Quetta’s bazaars are the Shahrah-e-Liaquat (Liaquat Bazaar and Suraj Gang Bazaar, the Shahrah-e-Iqbal (Kandhari Bazaar) and Jinnah Road. Colorful handicrafts are sold, particularly Balochi mirror work and Pashtun embroidery. Afghan rugs, fur coats, embroidered jackets, waistcoats, sandals, and other traditional Pashtun items are also sold.
Pashtun rugs and Balochi carpets are made by the nomadic tribes of the area. They are generally not as fine or as expensive as either the Persian products or the Turkoman tribal rugs from further north, but they are generally more authentic than the copies of Turkoman and Persian designs often found in the major cities of Pakistan.

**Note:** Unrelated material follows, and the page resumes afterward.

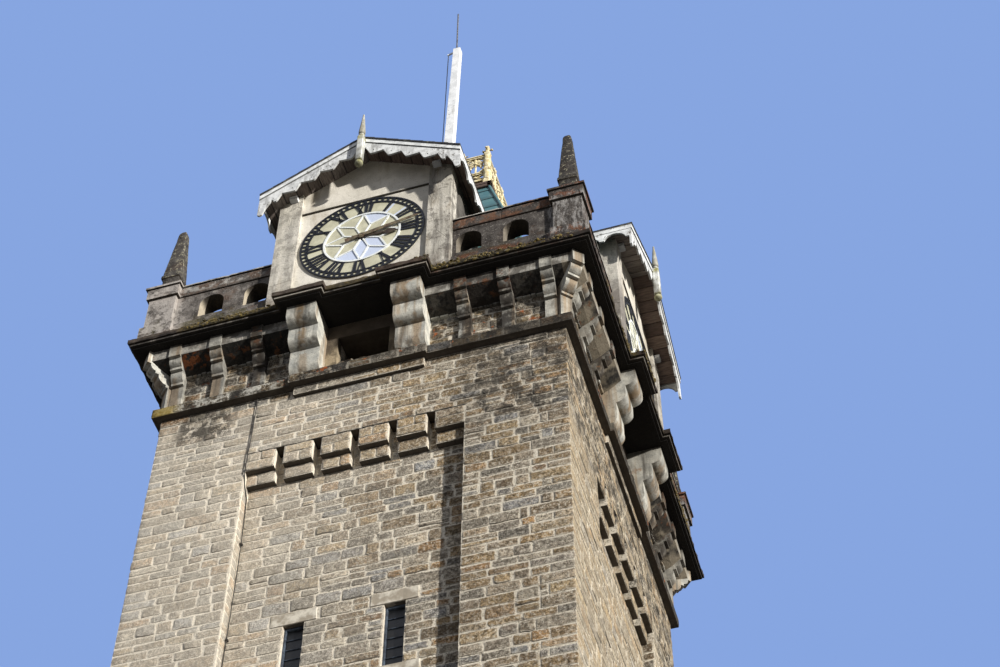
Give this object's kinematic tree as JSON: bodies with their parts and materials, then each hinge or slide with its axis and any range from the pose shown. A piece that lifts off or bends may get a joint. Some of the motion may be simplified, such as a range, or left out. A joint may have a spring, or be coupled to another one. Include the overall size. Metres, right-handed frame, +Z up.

The Pashtun traditional dishes such as Kadi kebab and Lamb Roash and Balochi Saji and other traditional dishes are available around the city.
The Pashtun tribal cuisine “Roash”, which non-locals call “Namken”, is served in both city restaurants as well as in the outlying areas. Some of the finest mutton in the country is raised around Quetta and is a mainstay of local cuisine.
The Pashtun tribal dish, “Landhi”, is made of a whole lamb which is dried and kept fresh during the cold winters. “Khadi Kebab” is a lamb barbecue while “Saji” (leg of lamb) and “Pulao” are other local dishes.
The Shaheed Nauoroz Stadium is the largest stadium in the city. The city also has Ayub National Stadium, a multipurpose stadium used for football and cricket.